[ENTRIES SUPPLIED]:
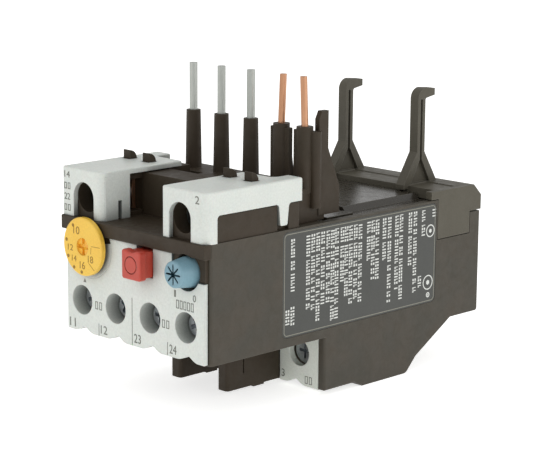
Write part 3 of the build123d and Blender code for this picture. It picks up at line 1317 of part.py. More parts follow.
def stop_spring():
    """Spring behind the stop button's flange."""
    return helical_spring(
        STOP_X, STOP_Z, STOP_SPRING_R, FASCIA_T + MOVE_GAP + STOP_FLANGE_T, POCKET_REAR,
    )


def reset_knob():
    """Round blue knob with a star recess, turning on its plunger."""
    knob = cone_y(RESET_X, RESET_Z, RESET_R, RESET_FOOT_R, RESET_FRONT, RESET_REAR)
    knob = chamfer(knob.edges().group_by(Axis.Y)[0], SEAM)
    recess = star(RESET_X, RESET_Z, RESET_SLOT_R, RESET_SLOT_W, 4)
    knob = knob - along_y(recess, RESET_FRONT - OVERRUN, RESET_FRONT + RESET_SLOT_DEPTH)
    bore_front = RESET_FRONT + 2 * RESET_SLOT_DEPTH
    return knob - rod_y(RESET_X, RESET_Z, RESET_ROD_R + RUN_GAP, bore_front, RESET_REAR + OVERRUN)


def reset_plunger():
    """Rod that carries the knob and pushes the reset rocker."""
    nose_front = RESET_FRONT + 2 * RESET_SLOT_DEPTH + SEAM
    rod_end = rocker_push_y() - MOVE_GAP
    rod = rod_y(RESET_X, RESET_Z, RESET_ROD_R, nose_front, rod_end)
    collar_front = RESET_REAR + SEAM
    rod = rod + rod_y(RESET_X, RESET_Z, RESET_COLLAR_R, collar_front, collar_front + STOP_FLANGE_T)
    groove = disc(RESET_X, RESET_Z, RESET_ROD_R + OVERRUN) - disc(RESET_X, RESET_Z, RESET_ROD_R - SEAM)
    clip_front = BEARING_WALL_REAR + CLIP_GAP
    return rod - along_y(groove, clip_front, clip_front + CLIP_T)


def reset_clip():
    """Retaining ring on the plunger behind the bearing wall."""
    clip_front = BEARING_WALL_REAR + CLIP_GAP
    ring = disc(RESET_X, RESET_Z, 2 * RESET_ROD_R) - disc(RESET_X, RESET_Z, RESET_ROD_R - SEAM)
    half = RESET_ROD_R / 2
    ring = ring - span(RESET_X - half, RESET_X + half, RESET_Z - 3 * RESET_ROD_R, RESET_Z)
    return along_y(ring, clip_front, clip_front + CLIP_T)


def reset_spring():
    """Spring behind the plunger's collar."""
    return helical_spring(
        RESET_X, RESET_Z, RESET_SPRING_R, RESET_REAR + SEAM + STOP_FLANGE_T, POCKET_REAR,
    )


def trip_slide():
    """Bar across the three poles, pushed sideways by the tips of the bimetal strips."""
    left = LEVER_X + LEVER_W / 2 + MOVE_GAP
    face = span(left, SLIDE_RIGHT, BIMETAL_Y - SLIDE_W / 2, BIMETAL_Y + SLIDE_W / 2)
    for x in POLE_X:
        window_right = x + BIMETAL_T / 2 + SLIDE_TRAVEL + MOVE_GAP
        window = span(
            x - BIMETAL_T / 2 - MOVE_GAP, window_right,
            BIMETAL_Y - BIMETAL_W / 2 - SLIDE_GAP, BIMETAL_Y + BIMETAL_W / 2 + SLIDE_GAP,
        )
        face = face - window
    return along_z(face, SLIDE_FLOOR_Z, SLIDE_FLOOR_Z + SLIDE_T)


def trip_lever():
    """Bell crank from the slide to the contact carrier."""
    half = LEVER_W / 2
    rear_end = BIMETAL_Y + SLIDE_W / 4
    face = disc(LEVER_X, LEVER_Y, LEVER_BOSS_R)
    face = face + span(LEVER_X - half, LEVER_X + half, LEVER_Y, rear_end)
    face = face + span(LEVER_X, LEVER_PEG_R + SEAM, LEVER_Y - half, LEVER_Y + half)
    face = face - disc(LEVER_X, LEVER_Y, LEVER_PIN_R + RUN_GAP)
    lever = along_z(face, LEVER_FLOOR_Z, LEVER_FLOOR_Z + SLIDE_T)
    peg_floor = BRIDGE_FLOOR_Z + BRIDGE_H / 2
    return lever + rod_z(0.0, LEVER_Y, LEVER_PEG_R, peg_floor, LEVER_FLOOR_Z)


def contact_carrier():
    """Sliding carrier of the two contact bridges."""
    floor = CAVITY_FLOOR_Z + SLIDE_GAP
    body = block(-CONTACT_HALF, CONTACT_HALF, CONTACT_FRONT, CONTACT_REAR, floor, CONTACT_TOP_Z)
    tail_front = CONTACT_REAR - CONTACT_TAIL_T
    body = body + block(
        -CONTACT_HALF, CONTACT_HALF, tail_front, CONTACT_REAR, CONTACT_TOP_Z, CONTACT_TAIL_Z,
    )
    flag_right = STOP_X + STOP_ROD_R
    body = body + block(
        CONTACT_HALF, flag_right, CONTACT_FRONT, CONTACT_FRONT + CONTACT_TAIL_T,
        TAB_TOP_Z + SEAM, CONTACT_TOP_Z,
    )
    slot_half = LEVER_PEG_R + SEAM
    body = body - block(
        -CONTACT_HALF + COVER_EDGE_R, CONTACT_HALF - COVER_EDGE_R, LEVER_Y - slot_half, LEVER_Y + slot_half,
        BRIDGE_FLOOR_Z + BRIDGE_H / 2 - MOVE_GAP, CONTACT_TOP_Z + OVERRUN,
    )
    for side in (-1, 1):
        body = body - bridge(side)
    return body


def bridge(side):
    """One contact bridge: the left one is closed at rest, the right one open."""
    return block(
        min(side * BRIDGE_ROOT, side * BRIDGE_END), max(side * BRIDGE_ROOT, side * BRIDGE_END),
        BRIDGE_FRONT, BRIDGE_FRONT + BRIDGE_T, BRIDGE_FLOOR_Z, BRIDGE_FLOOR_Z + BRIDGE_H,
    )


def rocker_push_y():
    """Front face of the rocker arm that the reset plunger pushes."""
    return ROCKER_Y - ROCKER_CRANK - ROCKER_ARM_W / 2


def reset_rocker():
    """Small two-armed rocker that sends the contact carrier back."""
    swing = RESET_TRAVEL * ROCKER_REACH / (RESET_X - ROCKER_X)
    arm_front = CONTACT_REAR + CONTACT_TRAVEL + SLIDE_GAP + swing
    push = rocker_push_y()
    tip_x = ROCKER_X - ROCKER_REACH
    face = disc(ROCKER_X, ROCKER_Y, ROCKER_BOSS_R)
    face = face + outline([
        (ROCKER_X, ROCKER_Y - ROCKER_ARM_W / 2),
        (RESET_X + RESET_ROD_R, push),
        (RESET_X + RESET_ROD_R, push + ROCKER_ARM_W),
        (ROCKER_X, ROCKER_Y + ROCKER_ARM_W / 2),
    ])
    face = face + outline([
        (ROCKER_X, ROCKER_Y - ROCKER_ARM_W / 2),
        (ROCKER_X, ROCKER_Y + ROCKER_ARM_W),
        (tip_x, arm_front + ROCKER_ARM_W),
        (tip_x, arm_front),
        (CONTACT_HALF + MOVE_GAP, arm_front),
    ])
    face = face - disc(ROCKER_X, ROCKER_Y, ROCKER_PIN_R + RUN_GAP)
    return along_z(face, ROCKER_FLOOR_Z, ROCKER_FLOOR_Z + ROCKER_T)


def save(node, *solids):
    """Writes one node, moved so that the origin lies under the middle of the relay."""
    placed = [Pos(0, -MIDDLE_Y, 0) * solid for solid in solids]
    shape = placed[0] if len(placed) == 1 else Compound(children=placed)
    shape.label = node
    export_step(shape, f"parts/{node}.step")


os.makedirs("parts", exist_ok=True)

cover = side_cover()
save("side_cover_right", cover - label_recess())
save("side_cover_left", mirrored(cover))
save("front_frame", front_frame())
save("fascia", fascia())
barrier = phase_barrier()
save("phase_barriers", barrier, mirrored(barrier))
save("main_terminal_faces", *[terminal_plate(x) for x in POLE_X])
save("pole_base", pole_base())
save("deck_cover", deck_cover())
save("hook_bracket", hook_bracket())
right = (RIGHT_INNER, RIGHT_ARCH_X, RIGHT_CATCH_X)
left = (LEFT_INNER, LEFT_ARCH_X, LEFT_CATCH_X)
save("terminal_block_right", terminal_block(*right))
save("terminal_block_left", mirrored(terminal_block(*left)))
save("centre_block", centre_block())
save("shroud_right", shroud(*right))
save("shroud_left", mirrored(shroud(*left)))
save("sleeve_carrier", sleeve_carrier())
save("pole_pins", *pole_pins())
save("control_wires", *control_wires())
save("pole_leads", *pole_leads())
save("wire_links", *wire_links())
save("aux_screws", *aux_screws())
save("aux_washers", *aux_washers())
save("nc_contact_strips", *nc_strips())
save("no_contact_strips", *no_strips())
save("main_screws", *main_screws())
save("main_clamps", *main_clamps())
save("main_straps", *main_straps())
save("bimetal_strips", *bimetal_strips())
save("heater_windings", *heater_windings())
save("upper_screws", upper_screw(RIGHT_ARCH_X), mirrored(upper_screw(LEFT_ARCH_X)))
save("upper_washers", upper_washer(RIGHT_ARCH_X), mirrored(upper_washer(LEFT_ARCH_X)))
save("upper_terminal_strips", upper_plate(RIGHT_ARCH_X), mirrored(upper_plate(LEFT_ARCH_X)))
save("current_dial", current_dial())
save("setting_cam", setting_cam())
save("setting_lever", setting_lever())
save("setting_lever_pin", follower_pin())
save("stop_button", stop_button())
save("stop_spring", stop_spring())
save("reset_knob", reset_knob())
save("reset_plunger", reset_plunger())
save("reset_clip", reset_clip())
save("reset_spring", reset_spring())
save("trip_slide", trip_slide())
save("trip_lever", trip_lever())
save("trip_lever_pin", upright_pin(LEVER_X, LEVER_Y, LEVER_PIN_R))
save("contact_carrier", contact_carrier())
save("nc_bridge", bridge(-1))
save("no_bridge", bridge(1))
save("reset_rocker", reset_rocker())
save("reset_rocker_pin", upright_pin(ROCKER_X, ROCKER_Y, ROCKER_PIN_R))
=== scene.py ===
"""A thermal overload relay, dressed for a studio picture.

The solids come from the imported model. This file gives them their finishes and adds the label, the
prints and the small fittings that a maker would put on after moulding.
"""
import logging
import random
from dataclasses import dataclass, field
from enum import Enum
from math import atan2, cos, pi, radians, sin
from typing import Any, Mapping, Sequence

import bmesh
import bpy
from mathutils import Matrix, Vector


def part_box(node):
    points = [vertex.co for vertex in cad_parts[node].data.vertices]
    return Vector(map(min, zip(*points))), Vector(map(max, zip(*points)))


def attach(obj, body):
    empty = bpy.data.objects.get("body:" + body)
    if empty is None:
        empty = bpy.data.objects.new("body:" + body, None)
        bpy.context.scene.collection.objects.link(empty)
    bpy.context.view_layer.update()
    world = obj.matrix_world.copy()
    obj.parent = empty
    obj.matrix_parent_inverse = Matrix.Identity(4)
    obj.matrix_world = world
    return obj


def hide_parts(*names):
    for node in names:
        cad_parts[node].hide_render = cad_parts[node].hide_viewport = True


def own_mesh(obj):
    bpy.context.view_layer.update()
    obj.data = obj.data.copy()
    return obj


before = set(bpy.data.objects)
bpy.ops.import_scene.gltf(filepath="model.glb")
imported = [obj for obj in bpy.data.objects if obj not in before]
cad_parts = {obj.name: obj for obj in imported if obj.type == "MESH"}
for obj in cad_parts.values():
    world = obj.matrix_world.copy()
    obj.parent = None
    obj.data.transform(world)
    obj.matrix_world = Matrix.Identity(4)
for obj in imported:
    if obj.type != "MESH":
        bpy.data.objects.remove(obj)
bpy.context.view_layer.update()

LOG = logging.getLogger("overload_relay")

MM = 0.001
# Keeps a division finite where an arm of a star points straight outwards.
TINY = 0.001
X_AXIS = Vector((1.0, 0.0, 0.0))
Y_AXIS = Vector((0.0, 1.0, 0.0))
Z_AXIS = Vector((0.0, 0.0, 1.0))
FASCIA_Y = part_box("fascia")[0].y / MM

# Places on a face, in millimetres: a point, a number in the box between two corners, and an upright
# mark by its middle, its width and its height.
Point = tuple[float, float]
NumberBox = tuple[str, Point, Point]
MarkBox = tuple[float, float, float, float]

# Sockets of the node that blends two colours.
MIX_SHARE = 0
MIX_FIRST = 6
MIX_SECOND = 7
MIX_COLOUR = 2

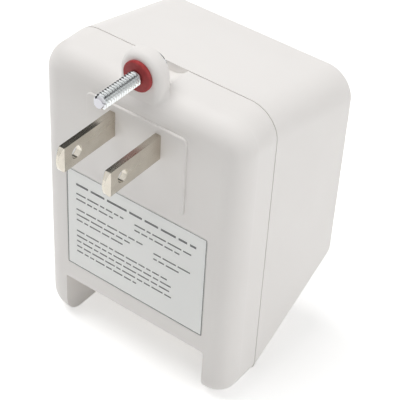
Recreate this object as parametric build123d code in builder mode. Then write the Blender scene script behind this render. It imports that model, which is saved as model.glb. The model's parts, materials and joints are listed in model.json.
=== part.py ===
from build123d import *
import os

os.makedirs("parts", exist_ok=True)

# Frame: the origin lies midway between the blade roots, on the face that meets the outlet.
# +X is to the right as seen from the wall, +Y runs from the wall into the body, +Z is up.

# Plug blades
blade_spacing = 12.7
blade_thickness = 1.5
blade_height = 6.35
blade_length = 18.3
blade_hole_radius = 1.6
blade_hole_setback = 5.5
blade_tip_bevel_length = 1.6
blade_tip_bevel_depth = 0.45
blade_nose_sag = 1.4
blade_corner_radius = 0.7
blade_tail_height = 4.0
blade_tail_end = 10.2

# Housing, two moulded halves that meet at a seam
body_width = 56.8
body_depth = 45.0
plate_depth = 12.5
top_height = 12.0
front_top_height = 5.0
leg_reach = 69.2
recess_reach = 55.5
cheek_reach = 66.6
front_reach = 49.0
leg_width = 7.1
wall = 2.3
top_corner_radius = 7.5
leg_corner_radius = 6.5
plate_edge_radius = 5.5
front_edge_radius = 2.2
front_lower_radius = 3.5
recess_edge_radius = 0.8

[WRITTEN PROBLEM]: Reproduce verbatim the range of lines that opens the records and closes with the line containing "return knob - rod_y(RESET_X, RESET_Z, RESET_ROD_R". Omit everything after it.

[OUTPUT FOR THIS EXERCISE]:
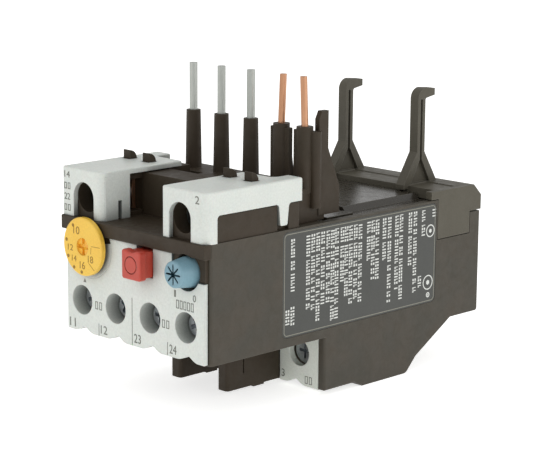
Write part 3 of the build123d and Blender code for this picture. It picks up at line 1317 of part.py. More parts follow.
def stop_spring():
    """Spring behind the stop button's flange."""
    return helical_spring(
        STOP_X, STOP_Z, STOP_SPRING_R, FASCIA_T + MOVE_GAP + STOP_FLANGE_T, POCKET_REAR,
    )


def reset_knob():
    """Round blue knob with a star recess, turning on its plunger."""
    knob = cone_y(RESET_X, RESET_Z, RESET_R, RESET_FOOT_R, RESET_FRONT, RESET_REAR)
    knob = chamfer(knob.edges().group_by(Axis.Y)[0], SEAM)
    recess = star(RESET_X, RESET_Z, RESET_SLOT_R, RESET_SLOT_W, 4)
    knob = knob - along_y(recess, RESET_FRONT - OVERRUN, RESET_FRONT + RESET_SLOT_DEPTH)
    bore_front = RESET_FRONT + 2 * RESET_SLOT_DEPTH
    return knob - rod_y(RESET_X, RESET_Z, RESET_ROD_R + RUN_GAP, bore_front, RESET_REAR + OVERRUN)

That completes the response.